In the latest correspondence, the group’s ire for anti-Trump sentiment remains strong.
“Unfortunately, we felt another letter was warranted to defend our position and our opinion of you!” the second letter began. “We have not disowned you, you have disowned yourself!”
The family members pointedly accused Kinzinger, who joined the Air Force in 2003, of working against the country by questioning Trump.
“As a member of the military, defying and disrespecting your Commander-in-Chief is an act of treason,” they wrote.
One of their biggest congressional targets was Pelosi, whom they derisively referred to as an ally of Kinzinger.
“Perhaps the witch/devil, holding the gavel, will invite you to her house for ice cream!” they added.
The latest letter is part of a continuing saga into the real divisions that conservatives face in the wake of Trump’s loss in the 2020 presidential election, along with the former president’s impeachment, which saw 10 House Republicans, including Kinzinger, support the effort.
On February 13, Trump was acquitted of “incitement of insurrection” in his Senate impeachment trial for his role in the January 6 Capitol riot, but seven Republicans joined 50 Democrats in voting to convict the former president.
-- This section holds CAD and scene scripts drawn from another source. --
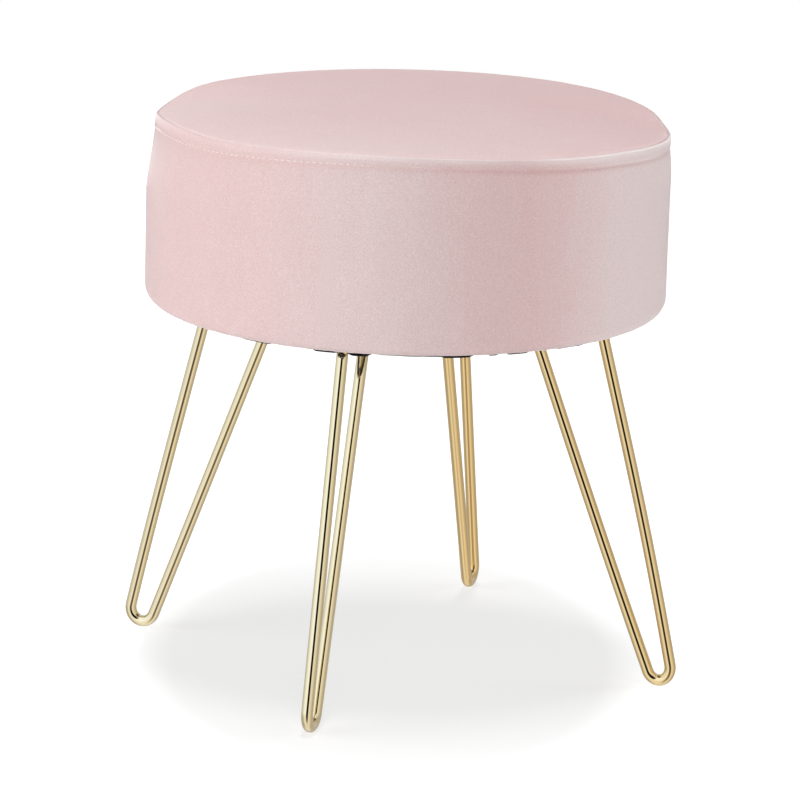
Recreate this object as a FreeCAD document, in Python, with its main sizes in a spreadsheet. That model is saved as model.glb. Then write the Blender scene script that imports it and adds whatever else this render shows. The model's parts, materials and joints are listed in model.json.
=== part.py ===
import FreeCAD, Part
import math
import os

import Sketcher

# Round vanity stool: an upholstered drum seat on four hairpin legs. Millimetres, +Z up. The origin is
# on the floor under the middle of the seat, and the legs stand along +X, +Y, -X and -Y.

V = FreeCAD.Vector

# Driving dimensions: alias, value, meaning
SIZES = [
    ("seat_radius", 180.0, "outside of the velvet round the drum"),
    ("drum_depth", 130.7, "lowest face of the hem up to the rim seam"),
    ("crown_rise", 5.8, "height of the seat's middle over its rim"),
    ("rim_draw_in", 3.5, "how far the rim seam lies inside the drum's side"),
    ("shoulder_depth", 38.0, "height over which the side curves in to the rim seam"),
    ("stitch_drop", 7.5, "rim seam down to the row of topstitching"),
    ("stitch_inset", 2.4, "how far the topstitching lies inside the drum's side"),
    ("welt_radius", 8.0, "bulge of the folded seam between topstitching and rim"),
    ("thread_diameter", 0.8, "topstitching thread"),
    ("cover_thickness", 1.2, "velvet with its backing"),
    ("plate_hem_gap", 0.3, "leg plate's corner out to the step in the black cloth"),
    ("wadding_thickness", 7.4, "foam wrap between wall and velvet"),
    ("lay_gap", 0.2, "air left between pieces laid against each other"),
    ("hoop_thickness", 3.0, "bent hardboard wall"),
    ("hoop_open_angle", 0.6, "butt joint of the hoop, in degrees"),
    ("foam_depth", 40.0, "seat board up to the rim seam"),
    ("foam_edge_round", 9.0, "rounding of the foam's top edge"),
    ("seat_board_thickness", 12.0, "plywood under the seat foam"),
    ("base_board_thickness", 15.0, "plywood that carries the legs"),
    ("post_side", 35.0, "square timber post between the boards"),
    ("post_edge_gap", 32.3, "edge of the base board in to a post's outer face"),
    ("dust_cover_thickness", 0.5, "black cloth under the base board"),
    ("dust_cover_margin", 0.8, "edge of the base board in to the edge of the black cloth"),
    ("dust_cover_step", 2.2, "run over which the black cloth steps down over the hem"),
    ("leg_height", 255.0, "floor up to the underside of the leg plates"),
    ("plate_edge_gap", 19.1, "edge of the base board in to a leg plate's outer end"),
    ("rod_spacing", 50.9, "between the two rod centres at the leg plate"),
    ("rod_diameter", 8.0, "round steel rod of the legs"),
    ("foot_radius", 189.9, "axis of the stool to the centre of the foot's bend"),
    ("foot_bend_radius", 10.1, "centreline radius of the foot's bend"),
    ("plate_length", 70.0, "leg plate, measured along the stool's radius"),
    ("plate_width", 56.0, "leg plate, measured across the stool's radius"),
    ("plate_thickness", 3.0, "leg plate"),
    ("plate_corner", 8.0, "corner radius of the leg plate"),
    ("hole_pitch_length", 52.0, "between leg plate holes along the stool's radius"),
    ("hole_pitch_width", 38.0, "between leg plate holes across the stool's radius"),
    ("leg_screw_diameter", 6.0, "leg screw"),
    ("leg_screw_length", 16.0, "leg screw under its head"),
    ("leg_screw_head_diameter", 12.0, "leg screw head"),
    ("leg_screw_head_height", 3.3, "leg screw head"),
    ("leg_screw_socket", 4.0, "hexagon socket across its flats"),
    ("leg_screw_socket_depth", 2.0, "hexagon socket"),
    ("screw_clearance", 0.25, "air round a screw where it passes through a hole"),
    ("thread_clearance", 0.1, "air round a screw in its thread"),
    ("tee_flange_diameter", 19.0, "tee nut flange"),
    ("tee_flange_thickness", 1.2, "tee nut flange"),
    ("tee_barrel_diameter", 8.0, "tee nut barrel"),
    ("tee_barrel_length", 10.0, "tee nut barrel under its flange"),
    ("wood_screw_diameter", 4.0, "screw through a board into a post"),
    ("wood_screw_length", 35.0, "screw under its head"),
    ("wood_screw_head_diameter", 8.0, "head, sunk flush in its board"),
    ("wood_screw_head_height", 3.0, "head, sunk flush in its board"),
    ("staple_crown", 10.0, "staple crown"),
    ("staple_wire", 0.6, "staple wire, thickness of the crown"),
    ("staple_wire_width", 0.9, "staple wire, width"),
    ("staple_leg", 7.0, "staple legs above the crown"),
    ("hem_staple_inset", 5.5, "edge of the base board in to the hem staples"),
    ("dust_staple_inset", 10.5, "edge of the base board in to the black cloth's staples"),
]

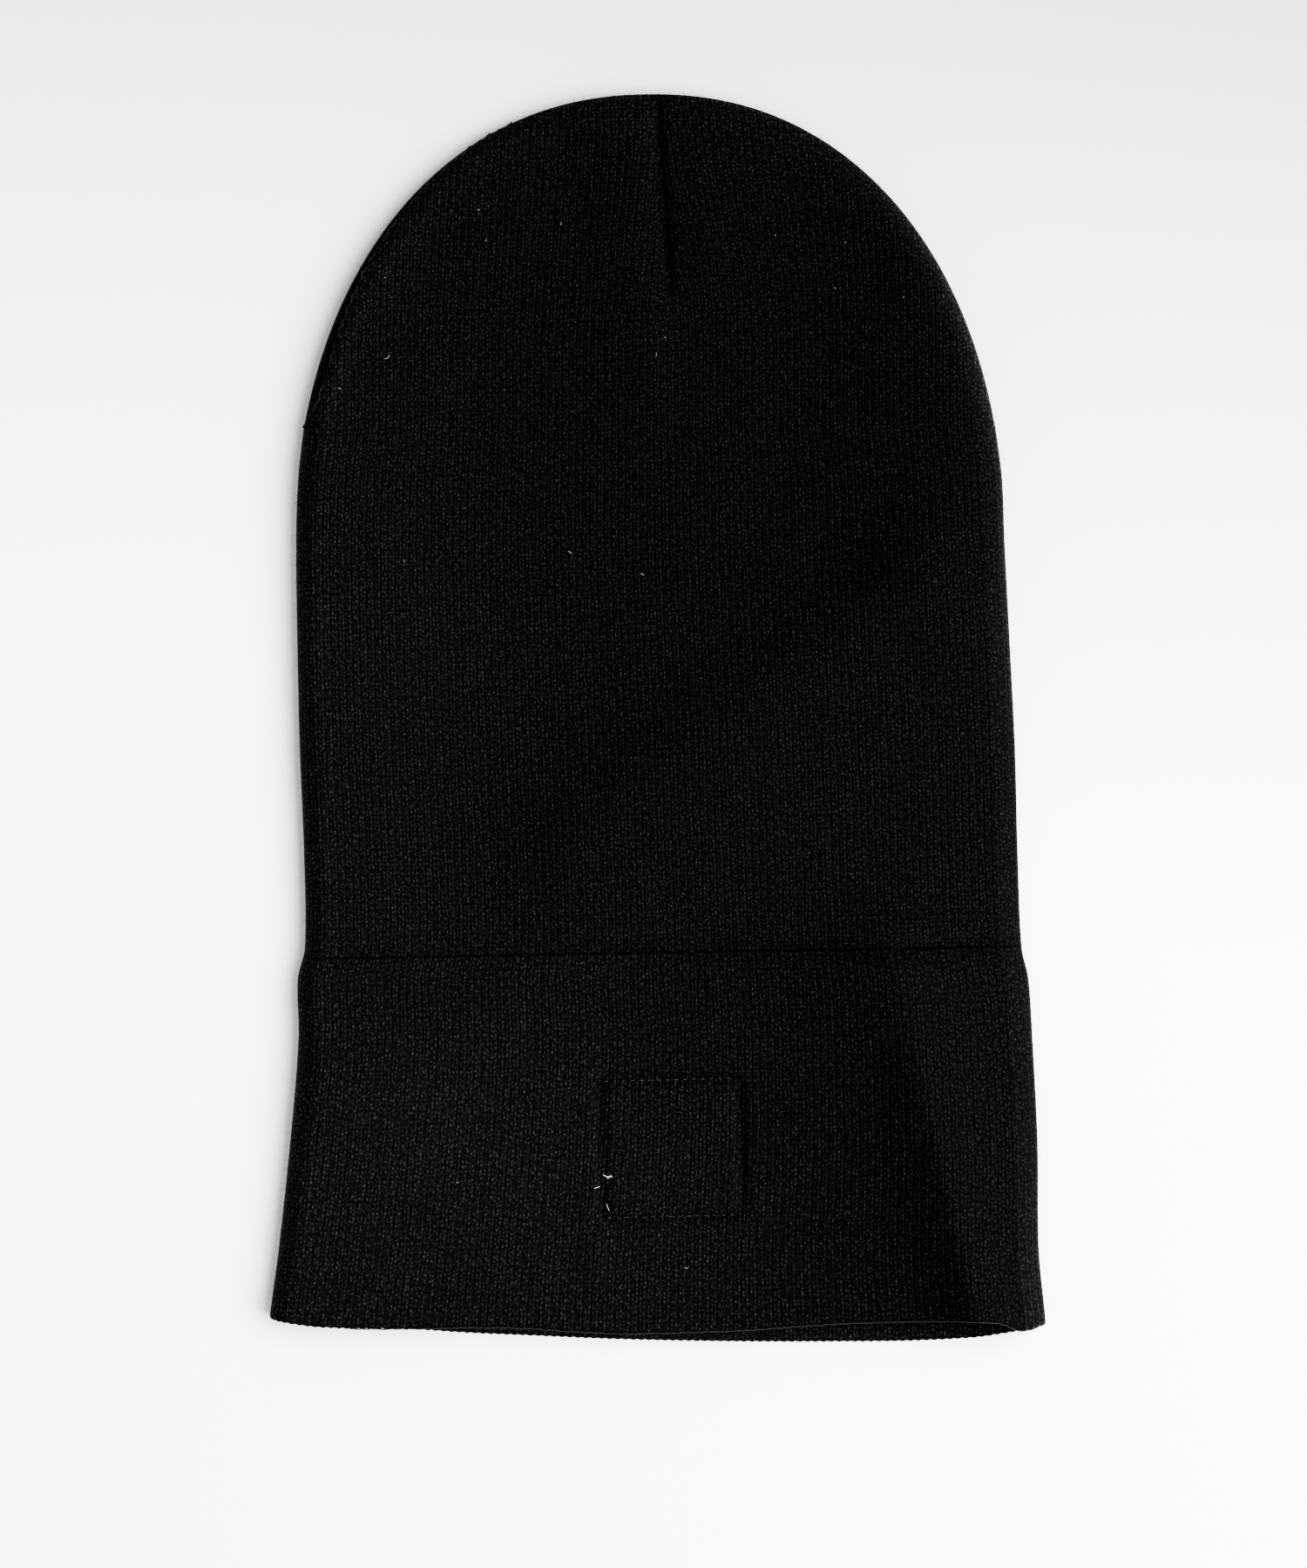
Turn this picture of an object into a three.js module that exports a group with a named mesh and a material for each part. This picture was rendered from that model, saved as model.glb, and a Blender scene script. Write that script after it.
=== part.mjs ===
// A long cuffed beanie of fine black rib knit, lying flat on its back with the cuff turned down.
// The crown is a tube closed by four seams: one at each side, a dart in front and a dart behind.
// Millimetres. +Z is up, +Y runs from the mouth to the top of the crown, +X is the wearer's left.
import * as THREE from 'three';

// Driving dimensions
const wall = 2.0; // thickness of the rib knit
const hollow = 5.2; // clear height between the two layers
const laidHeight = 2 * wall + hollow;
const edgeHeight = laidHeight / 2; // height at which the outline runs round the cap
const foldReach = 6.0; // how far the round of a side fold reaches in from the outline
const seamStart = 73.3; // height on the cap where the side seams begin
const capTop = 157.3; // top of the crown
const creaseMiddle = -59.2; // where the crease crosses the middle of the cap
const creaseTilt = 0.0182; // rise of the crease from left to right
const creaseGap = 0.3; // between crown and cuff
const creaseDepth = 0.5;
const creaseSpread = 2.2;
const dartDepth = 1.3;
const dartHalfWidth = 4.0;
const backShare = 0.4; // depth of the grooves behind, against those in front

// Outline of the sides, seen from the front: how far they lie from the middle at each height
const sides = [
  { y: -160.0, left: -98.6, right: 98.3 },
  { y: -152.0, left: -98.0, right: 98.0 },
  { y: -134.0, left: -95.6, right: 96.3 },
  { y: -107.0, left: -92.7, right: 96.0 },
  { y: -81.0, left: -90.6, right: 94.7 },
  { y: -66.0, left: -90.8, right: 93.7 },
  { y: -58.0, left: -89.0, right: 92.0 },
  { y: -35.0, left: -89.2, right: 91.0 },
  { y: -8.0, left: -90.3, right: 90.3 },
  { y: 18.0, left: -90.9, right: 89.0 },
  { y: 45.0, left: -91.2, right: 87.6 },
  { y: 60.0, left: -90.7, right: 87.0 },
  { y: 73.3, left: -89.3, right: 85.3 },
];

// Outline of the crown above the seam start: half of a rounded arch
const arch = { x: -1.1, y: 41.0, reachLeft: 90.7, reachRight: 88.9, roundness: 2.17 };

// Mouth edges, seen from the front: the back layer hangs lower than the front one
const mouth = [
  { x: -98.0, front: -151.6, back: -151.6 },
  { x: -84.0, front: -153.8, back: -154.0 },
  { x: -58.0, front: -154.6, back: -155.0 },
  { x: -20.0, front: -154.8, back: -156.0 },
  { x: 14.0, front: -155.4, back: -157.1 },
  { x: 45.0, front: -153.6, back: -157.3 },
  { x: 72.0, front: -152.7, back: -157.3 },
  { x: 86.0, front: -152.9, back: -156.2 },
  { x: 98.0, front: -152.4, back: -152.4 },
];

// The front dart leans a little: its lower end, its top, and how the groove runs out
const dart = { lowX: 3.2, lowY: 106.9, topX: -0.4, topY: capTop, runOut: 12.0 };

// Soft ridges of the front layer: from one end to the other, width of each flank, height at each end,
// and how the flanks fall: 1 straight from the crest, 2 rounded
const folds = [
  { x0: -5.5, y0: 158.0, x1: -2.8, y1: 92.0, left: 13.0, right: 3.6, h0: 1.8, h1: 1.1, fall: 1.7 },
  { x0: 62.0, y0: 32.5, x1: -20.0, y1: -31.0, left: 15.0, right: 34.0, h0: 4.2, h1: 3.8, fall: 1.5 },
  { x0: -32.0, y0: -66.0, x1: -78.0, y1: -97.0, left: 14.0, right: 16.0, h0: 1.7, h1: 1.6, fall: 1.7 },
  { x0: 60.0, y0: -66.0, x1: 82.0, y1: -156.0, left: 10.0, right: 22.0, h0: 0.5, h1: 4.6, fall: 1.3 },
  { x0: 60.0, y0: -66.0, x1: 82.0, y1: -156.0, left: 28.0, right: 26.0, h0: 5.2, h1: 5.0, fall: 1.2 },
];
const foldFade = 20.0; // how far a ridge runs on past its ends
const crest = 1.2; // half the width of a crest's rounding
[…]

The blowback to Kinzinger’s vote has reverberated across the Republican-leaning 16th congressional district anchored in central and northern Illinois, which the congressman has represented since 2013.
Last month, the state’s La Salle County Republican Central Committee censured Kinzinger for his vote to impeach Trump, and the Iroquois County GOP voted to censure him on February 15, according to the Rockford Register Star.
However, Kinzinger is committed to an originalist mantle of conservatism, which he reiterated in a Politico interview last December.
“We have two different directions to go as Republicans,” Kinzinger said. “And I’m on the direction of, let’s get back to our roots and explain what conservatism is, so we can actually win the generation we’re gonna need to stay relevant.”